Trusting a digital system in a traditional business does not come from proving it will never break, but from promising exactly how it will behave when it fails.

What I noticed

Introducing autonomous systems into multi-generational businesses requires more than just technical precision. These environments rely on personal handshakes and artisanal pride rather than the service level agreements typically favored by technologists. While uptime, speed, and accuracy are standard metrics, they miss the nuance of trust in a traditional setting.

Treating a failure as a mere breach of contract ignores the human element. Software design often hides confusion behind loading spinners, yet these silent retries treat the inevitable limits of an artificial system as glitches to be buried. My initial focus was on internal configuration files, but businesses built on reputation survive through public commitments. Concealing a system's hesitation or hallucination damages the foundation of a brand far more than the technical error itself.

What I learned

Trust in these cultures depends on transforming cognitive stalls into a public moral oath. Radical transparency must replace the illusion of autonomous perfection.

When a system reaches the boundary of its reasoning, a cognitive stall occurs. Most software aims to mask this limitation, yet that instinct is hostile to generational craftsmanship. Systems should illuminate their boundaries rather than hiding them.

I developed a six-point template for a public promise to address this gap. This statement of values positions the digital system as a junior partner to the human artisan. Should the system encounter an unsolvable problem, it is mandated to stop, expose its confusion, and return the work to the human.

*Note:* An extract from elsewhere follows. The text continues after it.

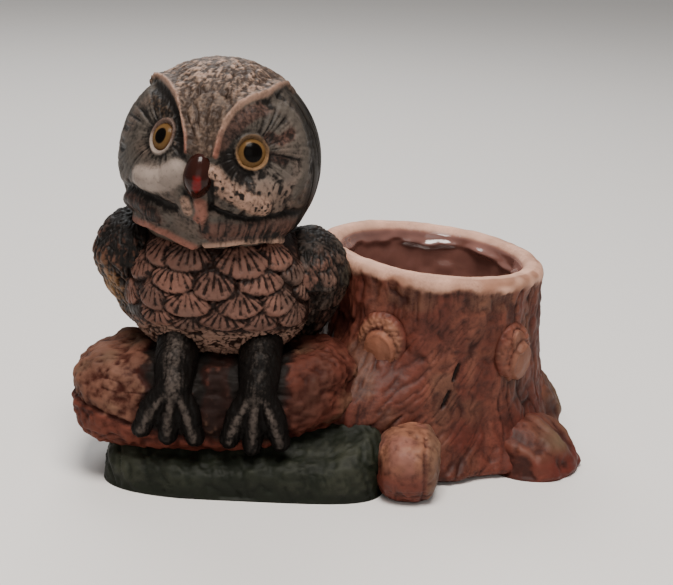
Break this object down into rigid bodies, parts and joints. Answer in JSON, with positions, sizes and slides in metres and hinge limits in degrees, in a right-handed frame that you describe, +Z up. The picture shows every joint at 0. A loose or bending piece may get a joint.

This approach redefines failure. A frozen system demonstrates a commitment to integrity rather than being a defective product. By formalizing these limitations, the business preserves the dignity of the human worker. The artisan remains the master, while the machine functions as an honest apprentice that admits when it is out of its depth.

What is next

Translating this philosophy into functional behavior is the current priority. Building a system capable of gracefully surrendering its autonomy is a complex engineering task.

My focus will shift to how agents report their own boundaries. For a system to honor an oath of transparency, its failure states must be legible. Stalls should generate clear explanations of intent, the reason for the pause, and the specific human context required to proceed.

Integration will not be achieved when mistakes vanish. It will happen when systems learn to fail with absolute honesty.